Information provided
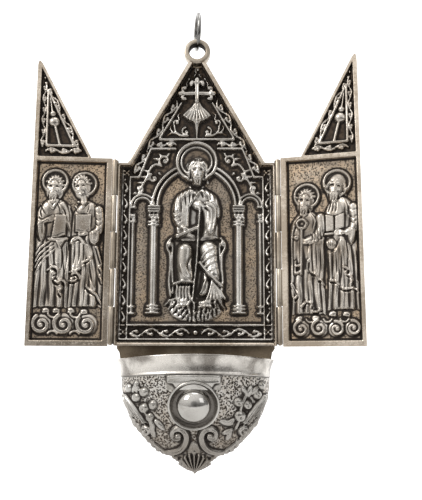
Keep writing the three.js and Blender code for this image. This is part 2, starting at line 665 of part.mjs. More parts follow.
// The curled clouds under their feet.
const clouds = {
  left: [[26, 8.4, 3.4], [17.6, 8.2, 3.9], [9.3, 8.4, 3.7]],
  right: [[8.4, 6.6, 3], [14.6, 6.9, 3], [20.2, 6.2, 3], [25.6, 6.5, 3]],
};

const triptych = new THREE.Group();
triptych.rotation.x = Math.PI / 2;
triptych.position.set(0, eyeMiddle, -hangDrop);

triptych.add(piece('centre_case', makeCase(), silver(0xb7ab9a, 0.4)));
triptych.add(piece('back_plate', makeBackPlate(), silver(0x9c8b76, 0.45)));
triptych.add(piece('holy_water_bowl', makeBowl(), silver(0xb9b4ab, 0.35)));
triptych.add(piece('hanging_eye', makeEye(), silver(0xc6bcae, 0.35)));
const ring = piece('hanging_ring', makeRing(), silver(0xc9c8c6, 0.2));
ring.rotation.y = THREE.MathUtils.degToRad(90 + ringTurn);
ring.position.set(0, ringCentre, eyeMiddle);
triptych.add(ring);

for (const [name, side] of [['left', -1], ['right', 1]]) {
  const wing = new THREE.Group();
  wing.position.x = side * hingeHalf;
  wing.rotation.y = THREE.MathUtils.degToRad(-side * doorAngle[name]);
  wing.add(piece(`${name}_door`, makeDoor(side, saints[name], clouds[name]), silver(0xb3a795, 0.4)));
  const pin = piece(`${name}_hinge_pin`, makePin(), silver(0xbdb6aa, 0.3));
  pin.position.x = side * hingeHalf;
  triptych.add(wing, pin);
}

export default triptych;
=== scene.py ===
# Hanging silver triptych with a holy-water bowl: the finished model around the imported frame.
import json
import math
import random

import bmesh
import bpy
import numpy as np
from mathutils import Matrix, Vector


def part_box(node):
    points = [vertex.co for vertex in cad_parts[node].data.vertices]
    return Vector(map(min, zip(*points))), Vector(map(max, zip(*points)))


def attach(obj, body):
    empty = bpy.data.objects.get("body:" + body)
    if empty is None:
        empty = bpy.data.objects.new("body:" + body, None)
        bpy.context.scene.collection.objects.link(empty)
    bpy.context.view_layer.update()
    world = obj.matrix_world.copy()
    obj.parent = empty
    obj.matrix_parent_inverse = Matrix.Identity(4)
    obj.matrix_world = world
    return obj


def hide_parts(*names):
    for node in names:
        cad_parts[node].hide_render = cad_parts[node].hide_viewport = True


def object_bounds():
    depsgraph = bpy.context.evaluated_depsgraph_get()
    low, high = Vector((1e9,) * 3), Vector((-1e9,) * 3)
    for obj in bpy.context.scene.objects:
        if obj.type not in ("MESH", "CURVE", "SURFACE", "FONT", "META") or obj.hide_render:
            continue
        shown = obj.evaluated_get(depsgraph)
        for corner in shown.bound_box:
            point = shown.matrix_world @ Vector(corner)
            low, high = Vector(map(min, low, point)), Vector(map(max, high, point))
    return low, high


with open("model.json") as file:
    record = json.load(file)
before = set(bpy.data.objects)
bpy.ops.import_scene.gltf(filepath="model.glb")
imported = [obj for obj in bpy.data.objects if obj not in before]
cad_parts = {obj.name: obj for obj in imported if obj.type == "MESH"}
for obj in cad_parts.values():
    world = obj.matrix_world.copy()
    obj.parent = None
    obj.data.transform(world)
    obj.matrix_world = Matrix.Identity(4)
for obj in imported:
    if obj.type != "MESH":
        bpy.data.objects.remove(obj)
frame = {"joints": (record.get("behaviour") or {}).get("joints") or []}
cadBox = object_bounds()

mm = 0.001

# where the panels lie: x to the right, y up from the doors' lower edge, z towards the viewer
caseLow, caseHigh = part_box("centre_case")
backDepth = -6.9             # the case's back, on the panels' own scale
caseFoot = 0.3
hingeAt = {j["child"]: Vector(j["pos_m"]) / mm for j in frame["joints"]}
swing = {j["child"]: -j["range_deg"][0] for j in frame["joints"]}    # how far each door stands forward of flat

def placed(points):          # from a panel's millimetres to the frame's metres
    p = np.asarray(points, float)
    return np.stack([p[:, 0], caseHigh.y / mm - (p[:, 2] - backDepth), caseLow.z / mm + p[:, 1] - caseFoot], 1) * mm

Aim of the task
Repeat the data verbatim.

Result of the exercise
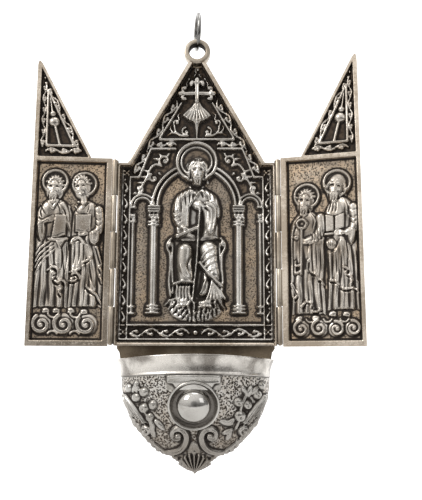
Keep writing the three.js and Blender code for this image. This is part 2, starting at line 665 of part.mjs. More parts follow.
// The curled clouds under their feet.
const clouds = {
  left: [[26, 8.4, 3.4], [17.6, 8.2, 3.9], [9.3, 8.4, 3.7]],
  right: [[8.4, 6.6, 3], [14.6, 6.9, 3], [20.2, 6.2, 3], [25.6, 6.5, 3]],
};

const triptych = new THREE.Group();
triptych.rotation.x = Math.PI / 2;
triptych.position.set(0, eyeMiddle, -hangDrop);

triptych.add(piece('centre_case', makeCase(), silver(0xb7ab9a, 0.4)));
triptych.add(piece('back_plate', makeBackPlate(), silver(0x9c8b76, 0.45)));
triptych.add(piece('holy_water_bowl', makeBowl(), silver(0xb9b4ab, 0.35)));
triptych.add(piece('hanging_eye', makeEye(), silver(0xc6bcae, 0.35)));
const ring = piece('hanging_ring', makeRing(), silver(0xc9c8c6, 0.2));
ring.rotation.y = THREE.MathUtils.degToRad(90 + ringTurn);
ring.position.set(0, ringCentre, eyeMiddle);
triptych.add(ring);

for (const [name, side] of [['left', -1], ['right', 1]]) {
  const wing = new THREE.Group();
  wing.position.x = side * hingeHalf;
  wing.rotation.y = THREE.MathUtils.degToRad(-side * doorAngle[name]);
  wing.add(piece(`${name}_door`, makeDoor(side, saints[name], clouds[name]), silver(0xb3a795, 0.4)));
  const pin = piece(`${name}_hinge_pin`, makePin(), silver(0xbdb6aa, 0.3));
  pin.position.x = side * hingeHalf;
  triptych.add(wing, pin);
}

export default triptych;
=== scene.py ===
# Hanging silver triptych with a holy-water bowl: the finished model around the imported frame.
import json
import math
import random

import bmesh
import bpy
import numpy as np
from mathutils import Matrix, Vector


def part_box(node):
    points = [vertex.co for vertex in cad_parts[node].data.vertices]
    return Vector(map(min, zip(*points))), Vector(map(max, zip(*points)))


def attach(obj, body):
    empty = bpy.data.objects.get("body:" + body)
    if empty is None:
        empty = bpy.data.objects.new("body:" + body, None)
        bpy.context.scene.collection.objects.link(empty)
    bpy.context.view_layer.update()
    world = obj.matrix_world.copy()
    obj.parent = empty
    obj.matrix_parent_inverse = Matrix.Identity(4)
    obj.matrix_world = world
    return obj


def hide_parts(*names):
    for node in names:
        cad_parts[node].hide_render = cad_parts[node].hide_viewport = True


def object_bounds():
    depsgraph = bpy.context.evaluated_depsgraph_get()
    low, high = Vector((1e9,) * 3), Vector((-1e9,) * 3)
    for obj in bpy.context.scene.objects:
        if obj.type not in ("MESH", "CURVE", "SURFACE", "FONT", "META") or obj.hide_render:
            continue
        shown = obj.evaluated_get(depsgraph)
        for corner in shown.bound_box:
            point = shown.matrix_world @ Vector(corner)
            low, high = Vector(map(min, low, point)), Vector(map(max, high, point))
    return low, high


with open("model.json") as file:
    record = json.load(file)
before = set(bpy.data.objects)
bpy.ops.import_scene.gltf(filepath="model.glb")
imported = [obj for obj in bpy.data.objects if obj not in before]
cad_parts = {obj.name: obj for obj in imported if obj.type == "MESH"}
for obj in cad_parts.values():
    world = obj.matrix_world.copy()
    obj.parent = None
    obj.data.transform(world)
    obj.matrix_world = Matrix.Identity(4)
for obj in imported:
    if obj.type != "MESH":
        bpy.data.objects.remove(obj)
frame = {"joints": (record.get("behaviour") or {}).get("joints") or []}
cadBox = object_bounds()

mm = 0.001

# where the panels lie: x to the right, y up from the doors' lower edge, z towards the viewer
caseLow, caseHigh = part_box("centre_case")
backDepth = -6.9             # the case's back, on the panels' own scale
caseFoot = 0.3
hingeAt = {j["child"]: Vector(j["pos_m"]) / mm for j in frame["joints"]}
swing = {j["child"]: -j["range_deg"][0] for j in frame["joints"]}    # how far each door stands forward of flat

def placed(points):          # from a panel's millimetres to the frame's metres
    p = np.asarray(points, float)
    return np.stack([p[:, 0], caseHigh.y / mm - (p[:, 2] - backDepth), caseLow.z / mm + p[:, 1] - caseFoot], 1) * mm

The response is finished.